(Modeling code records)
— start —

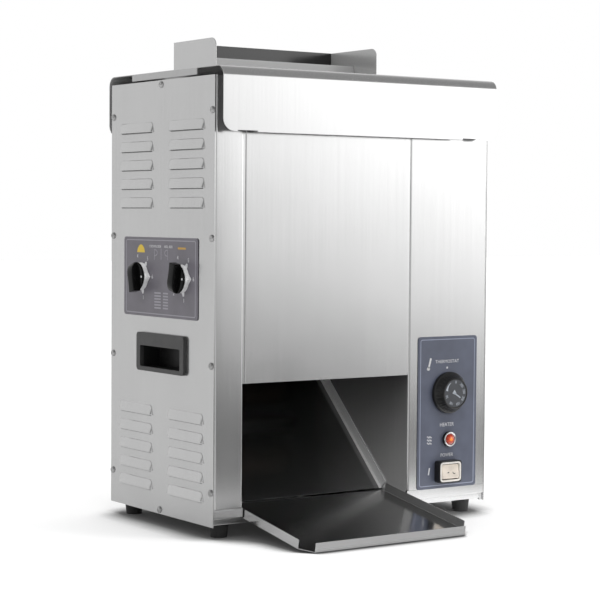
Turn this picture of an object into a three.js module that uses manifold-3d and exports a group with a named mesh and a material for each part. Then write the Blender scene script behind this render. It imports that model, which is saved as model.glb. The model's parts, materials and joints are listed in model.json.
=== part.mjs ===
// Vertical bun toaster: a standing hot plate between two ribbed conveyors, in a stainless casing.
// Buns go in through the two slots on top and slide out onto the landing tray at the front.
// Millimetres. X runs from the left cover to the right one, Y from the front to the back, Z up.
import {
  Box3, BoxGeometry, BufferAttribute, BufferGeometry, CubicBezierCurve3, CurvePath, ExtrudeGeometry,
  Group, LatheGeometry, LineCurve3, MathUtils, Matrix4, Mesh, MeshStandardMaterial, Path, Shape,
  Vector2, Vector3,
} from 'three';
import { ConvexGeometry } from 'three/addons/geometries/ConvexGeometry.js';
import { mergeVertices } from 'three/addons/utils/BufferGeometryUtils.js';
import Module from 'manifold-3d';

const wasm = await Module();
wasm.setup();

// Sheet metal and fits
const SHEET = 1;
const BEND = 3;
const TIGHT_BEND = 1.5;

// How finely round forms are cut into flats
const CORNER_STEPS = 6;
const SMALL_SIDES = 8;
const COLLAR_SIDES = 14;
const ROUND_SIDES = 16;
const LAMP_SIDES = 18;
const MOTOR_SIDES = 24;
const ELEMENT_BEND_STEPS = 10;
const SEAT = 0.3;
const OVERRUN = 2;

// Casing
const BODY_WIDTH = 437;
const BODY_DEPTH = 262;
const FOOT_HEIGHT = 16;
const LEFT_BAY = 43.5;
const RIGHT_BAY = 133;
const RIM = 14;
const CORE_Y = 127;

// Base pan
const PAN_LIFT = 2;
const PLINTH_HEIGHT = 7.5;
const PLINTH_SETBACK = 3;
const BAND_HEIGHT = 13;

// Rubber feet
const FOOT_TOP_RADIUS = 12.5;
const FOOT_BOTTOM_RADIUS = 10.5;
const FOOT_INSET = 23;
const FOOT_SIDES = 20;

// Louvres of the side covers
const LOUVRE_WIDTH = 85;
const LOUVRE_HEIGHT = 12;
const LOUVRE_PROUD = 3.6;
const LOUVRE_SKIN = 0.8;
const LOUVRE_SPLAY = 4.5;
const LOUVRE_PITCH = 24.4;
const LOUVRE_ROWS = 5;
const LOUVRE_COLUMN_OFFSET = 63.5;
const LOWER_LOUVRES_Z = 29;
// Share of the free height over the compression plate that lies under the upper louvres
const UPPER_LOUVRES_SHARE = 0.42;

// Cover screws
const SCREW_HEAD_RADIUS = 3.9;
const SCREW_HEAD_TOP_RADIUS = 2.9;
const SCREW_HEAD_HEIGHT = 2.2;
const SCREW_SHANK_RADIUS = 1.8;
const SCREW_LENGTH = 7;
const SCREW_HOLE_RADIUS = 2.2;
const SCREW_INSET = 5.6;
const SCREW_END_GAP = 43;
const SCREW_ROWS = 4;
const SCREW_SIDES = 8;

// Top cover
const COVER_RISE = 11.3;
const COVER_INSET = 1;
const COVER_FRONT_REACH = 18;
const COVER_REAR_REACH = 9.5;
const COVER_BEND = 13;
const SKIRT_DEPTH = 81;
const SKIRT_CORNER = 16;
const HEM_DEPTH = 9;
const HEM_LEFT_INSET = 50;
const HEM_RIGHT_INSET = 58;
const NOTCH_LENGTH = 29;
const NOTCH_HEIGHT = 1.7;
const TAB_LENGTH = 164;
const TAB_DEPTH = 9;

// Bun feeder and the slots under it
const FEEDER_WIDTH = 255;
const FEEDER_LEFT = 45;
const FEEDER_FRONT = 71;
const FEEDER_DEPTH = 106;
const FEEDER_HEIGHT = 42;
const FEEDER_CORNER = 11;
const FEEDER_LIP = 5;
const DIVIDER_HEIGHT = 23;
const DIVIDER_WIDTH = 14;
const SLOT_MARGIN = 3;
const SLOT_CORNER = 5;

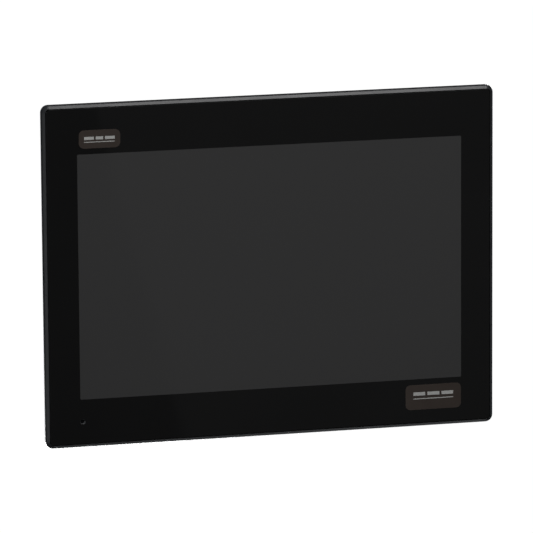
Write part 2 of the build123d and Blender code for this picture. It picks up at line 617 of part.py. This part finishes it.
for i in (1, 2, 3):
    x = POWER_X + POLE * (i - 2)
    with BuildPart() as wire_cage:
        block(x - 2.0, x + 2.0, 21.9, 27.3, -87.8, -82.2)
        block(x - 1.5, x + 1.5, 22.6, 25.9, -87.8, -82.2, Mode.SUBTRACT)
        rod(x, -85.0, 25.8, 27.3, 1.3, Mode.SUBTRACT)
    save(wire_cage, f"wire_cage_{i}")
    with BuildPart() as terminal_screw:
        rod(x, -85.0, 26.4, 32.0, 1.1)
        rod(x, -85.0, 32.0, 33.8, 1.9)
        block(x - 2.2, x + 2.2, 33.0, 33.8, -85.25, -84.75, Mode.SUBTRACT)
    save(terminal_screw, f"terminal_screw_{i}")

# ================================================================ panel clamps
for n, x, z, s in clamps():
    with BuildPart() as clamp_screw:
        rod(x, z, -1.6, 17.2, 2.0)
        rod(x, z, 17.2, 20.0, 3.5)
        with BuildSketch(at(20.0)):
            with Locations((x, z)):
                RegularPolygon(1.75, 6)
        extrude(amount=2.2, mode=Mode.SUBTRACT)
    save(clamp_screw, f"clamp_screw_{n}")

    with BuildPart() as clamp_nut:
        rod(x, z, 7.7, 12.0, 3.0)
        rod(x, z, 11.9, 12.4, 3.9)
        rod(x, z, 7.7, 12.4, 2.25, Mode.SUBTRACT)
    save(clamp_nut, f"clamp_nut_{n}")

    with BuildPart() as clamp_lever:
        # stowed lever lies along the edge of the body, its tip pointing along s
        rod(x, z, 8.0, 11.6, 4.6)
        block(min(x, x + s * 9.5), max(x, x + s * 9.5), 8.0, 11.6, z - 4.0, z + 4.0)
        block(
            min(x + s * 6.5, x + s * 9.5), max(x + s * 6.5, x + s * 9.5), 7.2, 8.0, z - 4.0, z + 4.0
        )
        rod(x, z, 7.0, 12.0, 3.25, Mode.SUBTRACT)
    save(clamp_lever, f"clamp_lever_{n}")
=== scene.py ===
import math

import bpy
from mathutils import Matrix, Vector


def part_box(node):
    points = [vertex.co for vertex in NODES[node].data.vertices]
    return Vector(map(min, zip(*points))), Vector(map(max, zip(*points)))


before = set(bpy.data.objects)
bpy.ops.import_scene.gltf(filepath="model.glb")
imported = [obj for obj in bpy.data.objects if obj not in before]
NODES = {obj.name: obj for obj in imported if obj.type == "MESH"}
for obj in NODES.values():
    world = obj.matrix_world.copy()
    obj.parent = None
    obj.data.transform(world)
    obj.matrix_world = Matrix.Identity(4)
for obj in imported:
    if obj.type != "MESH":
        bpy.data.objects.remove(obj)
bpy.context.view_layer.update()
MM = 0.001


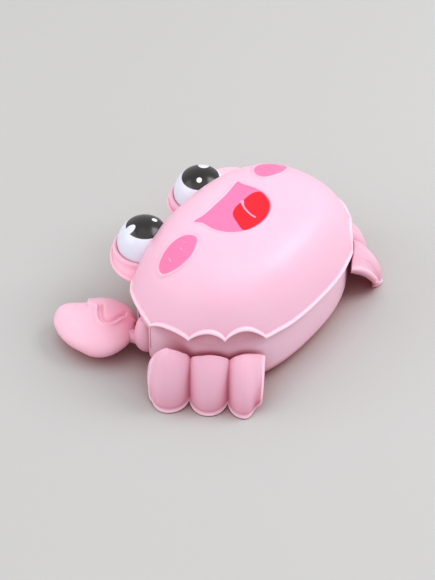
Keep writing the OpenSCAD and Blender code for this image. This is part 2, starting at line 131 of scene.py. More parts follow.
def spline(pts, closed=True, n=6):
    """Catmull-Rom through listed points."""
    p = np.array(pts, float)
    out = []
    m = len(p)
    rng = range(m if closed else m - 1)
    for i in rng:
        if closed:
            a, b, c, d = p[(i - 1) % m], p[i], p[(i + 1) % m], p[(i + 2) % m]
        else:
            a, b, c, d = p[max(i - 1, 0)], p[i], p[i + 1], p[min(i + 2, m - 1)]
        for k in range(n):
            t = k / n
            out.append(0.5 * ((2 * b) + (c - a) * t + (2 * a - 5 * b + 4 * c - d) * t * t + (3 * b - a - 3 * c + d) * t ** 3))
    if not closed:
        out.append(p[-1])
    return np.array(out)


def mesh_obj(name, verts, faces, body, smooth=True, attrs=None):
    me = bpy.data.meshes.new(name)
    me.from_pydata([tuple(v) for v in (np.asarray(verts) * MM)], [], faces)
    me.validate()
    me.update()
    if attrs:
        for k, v in attrs.items():
            at = me.attributes.new(k, "FLOAT", "POINT")
            at.data.foreach_set("value", np.asarray(v, np.float32))
    ob = bpy.data.objects.new(name, me)
    bpy.context.collection.objects.link(ob)
    bm = bmesh.new()
    bm.from_mesh(me)
    bmesh.ops.recalc_face_normals(bm, faces=bm.faces)
    bm.to_mesh(me)
    bm.free()
    me.polygons.foreach_set("use_smooth", [smooth] * len(me.polygons))
    if body:
        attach(ob, body)
    return ob


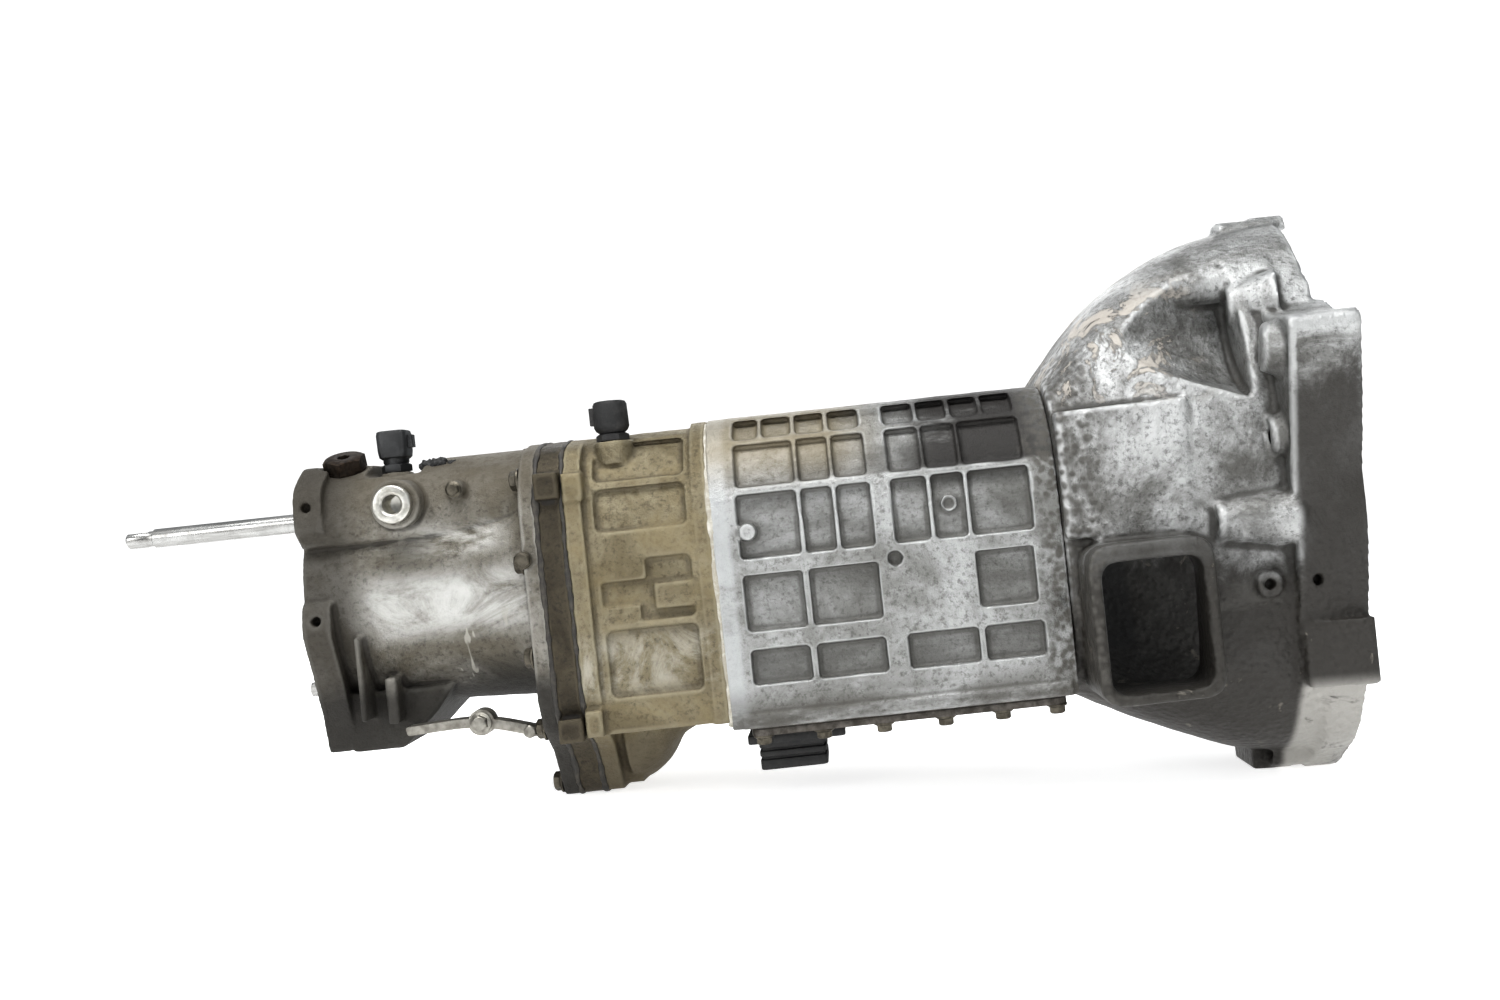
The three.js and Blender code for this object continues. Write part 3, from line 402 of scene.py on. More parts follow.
def finish_piece(obj, name, material, body="housing", stands_for=(), smooth_angle=180):
    """Names a piece, scales it to metres, paints it and lets it ride on its body."""
    obj.name = name
    obj.data.transform(Matrix.Scale(MM, 4))
    obj.data.materials.clear()
    obj.data.materials.append(material)
    obj.data.shade_smooth()
    if smooth_angle < 180:
        obj.data.set_sharp_from_angle(angle=math.radians(smooth_angle))
    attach(obj, body)
    if stands_for:
        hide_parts(*stands_for)
    return obj


# ---------------------------------------------------------------- materials
class Paint:
    """A material built up in layers of colour, each with its own dirt."""

    def __init__(self, name, colour, metallic, roughness):
        self.material = bpy.data.materials.new(name)
        self.material.use_nodes = True
        self.tree = self.material.node_tree
        self.surface = self.tree.nodes["Principled BSDF"]
        place = self.tree.nodes.new("ShaderNodeTexCoord")
        self.place = place.outputs["Object"]
        split = self.tree.nodes.new("ShaderNodeSeparateXYZ")
        self.tree.links.new(self.place, split.inputs[0])
        self.x, self.y, self.z = split.outputs
        self.colour = colour
        self.dirt = 0.0
        self.metallic = metallic
        self.roughness = roughness

    def feed(self, socket, value):
        """Links a socket, or sets a plain number or colour."""
        if isinstance(value, bpy.types.NodeSocket):
            self.tree.links.new(value, socket)
        elif isinstance(value, tuple):
            socket.default_value = (*value, 1.0)
        else:
            socket.default_value = value

    def math(self, operation, a, b=0.0):
        node = self.tree.nodes.new("ShaderNodeMath")
        node.operation = operation
        self.feed(node.inputs[0], a)
        self.feed(node.inputs[1], b)
        return node.outputs[0]

    def times(self, *values):
        result = values[0]
        for value in values[1:]:
            result = self.math("MULTIPLY", result, value)
        return result

    def noise(self, scale, detail=4, roughness=0.6, stretch=(1, 1, 1), distortion=0.0):
        mapping = self.tree.nodes.new("ShaderNodeMapping")
        mapping.inputs["Scale"].default_value = stretch
        self.feed(mapping.inputs["Vector"], self.place)
        node = self.tree.nodes.new("ShaderNodeTexNoise")
        self.feed(node.inputs["Vector"], mapping.outputs[0])
        node.inputs["Scale"].default_value = scale
        node.inputs["Detail"].default_value = detail
        node.inputs["Roughness"].default_value = roughness
        node.inputs["Distortion"].default_value = distortion
        return node.outputs["Fac"]

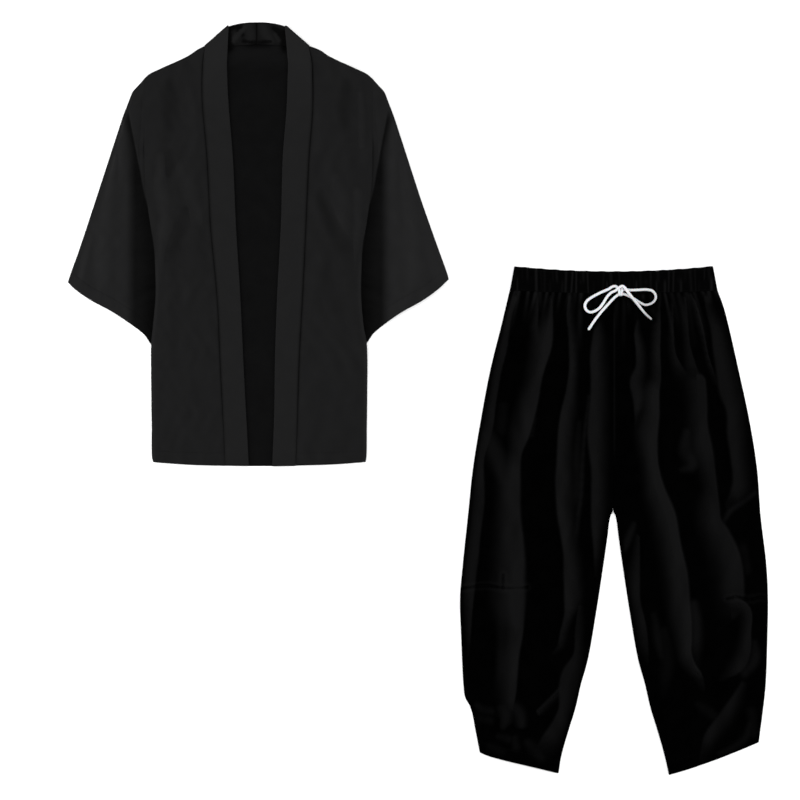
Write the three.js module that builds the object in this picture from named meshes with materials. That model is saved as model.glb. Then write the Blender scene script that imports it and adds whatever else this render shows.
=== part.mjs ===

— end —

Directions for this task: Solely the line containing "rod(x, z, 7.7, 12.4, 2.25, Mode.SUBTRACT)", the line containing "world = obj.matrix_world.copy()", and the lines between them are to be given again, exactly as written.

Correct response:
        rod(x, z, 7.7, 12.4, 2.25, Mode.SUBTRACT)
    save(clamp_nut, f"clamp_nut_{n}")

    with BuildPart() as clamp_lever:
        # stowed lever lies along the edge of the body, its tip pointing along s
        rod(x, z, 8.0, 11.6, 4.6)
        block(min(x, x + s * 9.5), max(x, x + s * 9.5), 8.0, 11.6, z - 4.0, z + 4.0)
        block(
            min(x + s * 6.5, x + s * 9.5), max(x + s * 6.5, x + s * 9.5), 7.2, 8.0, z - 4.0, z + 4.0
        )
        rod(x, z, 7.0, 12.0, 3.25, Mode.SUBTRACT)
    save(clamp_lever, f"clamp_lever_{n}")
=== scene.py ===
import math

import bpy
from mathutils import Matrix, Vector


def part_box(node):
    points = [vertex.co for vertex in NODES[node].data.vertices]
    return Vector(map(min, zip(*points))), Vector(map(max, zip(*points)))


before = set(bpy.data.objects)
bpy.ops.import_scene.gltf(filepath="model.glb")
imported = [obj for obj in bpy.data.objects if obj not in before]
NODES = {obj.name: obj for obj in imported if obj.type == "MESH"}
for obj in NODES.values():
    world = obj.matrix_world.copy()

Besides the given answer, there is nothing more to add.